Campus: CSU -- October 4, 1999

Presidential Award Honors Science, Mathematics and Engineering Mentors

Ten individuals and five institutions are receiving the 1999 Presidential Award for Excellence in Science, Mathematics and Engineering Mentoring. The award is administered and funded through the National Science Foundation (NSF).

President Clinton honors individuals and groups that have been exemplary in their encouragement of minorities, women and persons with disabilities to pursue careers in scientific, engineering and technical fields. The president has said that they would "serve as examples to their colleagues and will be leaders in the national effort to train the next century of scientists, mathematicians and engineers."

"No personal influence is as powerful, long-lasting, and positive as that of a superlative mentor," said NSF director Rita Colwell.

"The mentors receiving this award today are a true national resource who play a key role in defining the quality of our nation's future human resources in science, mathematics, technology and engineering."

Up to 10 individuals and 10 institutions annually may qualify for the national award, which includes a $10,000 - grant and a commemorative presidential certificate.

The mentoring awards recognize a long-term commitment to providing opportunities for greater participation in science and engineering by all Americans. The awards do this by honoring those whose personal and organizational activities have increased participation of underrepresented groups in mathematics,engineering and science from kindergarten through graduate level.

This year's awardees were selected from among 36 nominated for the individual awards and another 19 from institutions.



Ajay K. Bose, Stevens Institute of Technology, Hoboken, NJ
George Castro, San Jose State University
Meera Chandrasekhar, University of Missouri-Columbia
Harold Deutschman, New Jersey Institute of Technology-Newark
Samuel F. Hart, Sr., Mercer University, Macon, Georgia
Ram S. Lamba, University of Puerto Rico-Cayey
Raymond B. Landis, California State University-Los Angeles
Zafra M. Lerman, Columbia College, Chicago
Richard L. Radtke, University of Hawaii-Manoa
Mary L. Soffa, University of Pittsburgh


Oregon State University
Science and Mathematics Investigative Learning Experiences
Susan J. Borden

University of California-Santa Cruz
Academic Excellence (ACE) Honors Program
Nancy J. Cox-Konopelski

University of Virginia
Office of Minority Programs in the School of Engineering and Applied Science
Carolyn Vallas

Rutgers, The State University of New Jersey
Douglass Project for Women in Mathematics, Science and Engineering
Joseph J. Seneca

The University of Michigan
Undergraduate Research Opportunity Program
Fawwaz T. Ulaby

Media Contact: Bill Noxon

Background: Approximately 20 recipients receive the award each year-up to 10 individuals and 10 institutions. The individual award is given to mentors who have demonstrated outstanding and sustained mentoring and effective guidance to a significant number of students at the K-12, undergraduate or graduate education levels. The institutional award is given to organizations that, through institutional programming, have enabled a substantial number of students from groups underrepresented in science, mathematics and engineering to successfully pursue and complete the relevant degree programs.
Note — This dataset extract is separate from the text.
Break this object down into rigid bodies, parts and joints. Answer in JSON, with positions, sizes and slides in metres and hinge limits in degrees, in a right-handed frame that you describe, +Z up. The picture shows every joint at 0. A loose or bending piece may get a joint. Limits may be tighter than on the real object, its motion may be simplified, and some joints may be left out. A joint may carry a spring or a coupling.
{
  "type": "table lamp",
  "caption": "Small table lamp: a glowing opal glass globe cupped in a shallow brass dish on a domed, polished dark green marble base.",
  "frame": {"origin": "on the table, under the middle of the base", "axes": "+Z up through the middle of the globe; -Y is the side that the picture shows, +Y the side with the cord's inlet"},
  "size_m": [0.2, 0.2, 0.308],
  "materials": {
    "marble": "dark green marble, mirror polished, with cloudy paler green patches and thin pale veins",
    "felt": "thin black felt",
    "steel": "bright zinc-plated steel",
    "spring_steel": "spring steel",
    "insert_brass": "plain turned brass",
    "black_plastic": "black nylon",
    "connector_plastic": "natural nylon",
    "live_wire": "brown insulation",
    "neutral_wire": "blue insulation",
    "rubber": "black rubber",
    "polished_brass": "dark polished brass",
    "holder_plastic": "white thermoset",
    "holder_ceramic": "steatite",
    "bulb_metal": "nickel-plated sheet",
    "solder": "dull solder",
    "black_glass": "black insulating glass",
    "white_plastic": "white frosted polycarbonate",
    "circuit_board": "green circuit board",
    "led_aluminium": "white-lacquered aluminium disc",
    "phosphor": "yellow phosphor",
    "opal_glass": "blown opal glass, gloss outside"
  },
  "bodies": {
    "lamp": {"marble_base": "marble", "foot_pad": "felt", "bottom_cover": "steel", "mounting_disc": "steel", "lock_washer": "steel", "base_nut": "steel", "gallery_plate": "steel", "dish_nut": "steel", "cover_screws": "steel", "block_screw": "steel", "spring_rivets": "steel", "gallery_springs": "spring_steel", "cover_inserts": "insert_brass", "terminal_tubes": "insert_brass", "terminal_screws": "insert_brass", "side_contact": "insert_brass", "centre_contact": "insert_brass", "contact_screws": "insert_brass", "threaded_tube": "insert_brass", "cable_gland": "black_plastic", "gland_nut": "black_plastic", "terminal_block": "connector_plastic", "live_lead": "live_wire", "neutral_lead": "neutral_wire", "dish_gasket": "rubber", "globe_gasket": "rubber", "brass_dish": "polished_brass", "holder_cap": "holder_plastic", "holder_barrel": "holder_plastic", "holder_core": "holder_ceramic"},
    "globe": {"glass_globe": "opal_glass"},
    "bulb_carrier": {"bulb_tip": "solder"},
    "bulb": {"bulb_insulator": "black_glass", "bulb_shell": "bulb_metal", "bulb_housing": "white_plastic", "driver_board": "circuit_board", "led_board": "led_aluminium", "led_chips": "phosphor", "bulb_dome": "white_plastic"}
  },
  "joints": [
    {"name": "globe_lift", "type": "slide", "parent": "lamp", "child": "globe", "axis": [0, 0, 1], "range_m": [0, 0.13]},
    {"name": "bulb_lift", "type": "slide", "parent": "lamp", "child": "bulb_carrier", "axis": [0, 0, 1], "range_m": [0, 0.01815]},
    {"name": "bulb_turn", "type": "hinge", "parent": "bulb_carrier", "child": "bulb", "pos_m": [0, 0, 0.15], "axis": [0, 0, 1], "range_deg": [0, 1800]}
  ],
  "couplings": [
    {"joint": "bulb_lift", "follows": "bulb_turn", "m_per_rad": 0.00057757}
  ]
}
History: Science in the National Interest, a 1994 national policy document on science and technology, articulated several goals as part of the Clinton Administration's effort to propel the nation into the 21st century on a strong scientific and technological foundation. Two of the major goals are the production of the finest scientists and engineers for the 21st century, and scientific literacy for all.

The Administration committed to maximizing the nation's pool of talented, well-educated, and highly trained scientists and engineers to help achieve those goals. This entails maintaining demonstrated excellence in the production of scientists and engineers by actively increasing the participation of talent that draws fully on all racial/cultural segments of the nation's population.

Rationale for the Mentoring Program: The White House Office of Science and Technology Policythrough its National Science and Technology Council (NSTC)established the Presidential Award for Excellence in Science, Mathematics and Engineering Mentoring in recognition of the critical importance played by visible role models and the power of mentors to affect the development of talent among groups traditionally underrepresented in science, mathematics and engineering.

The awards are implemented by NSTC's Committee on Education and Training. They recognize outstanding mentoring efforts and programs that have enhanced the participation of individuals from underrepresented groups (minorities, women and persons with disabilities). The awardees serve as role models and leaders in the national effort to develop more fully the nation's human resources in science, mathematics and engineering.

Administration: The Mentoring awards are administered by the National Science Foundation. Both the individual and the institutional awards include a $10,000 grant to go along with a Presidential commemorative certificate. The monetary award is to be directed back into the recognized mentoring activity.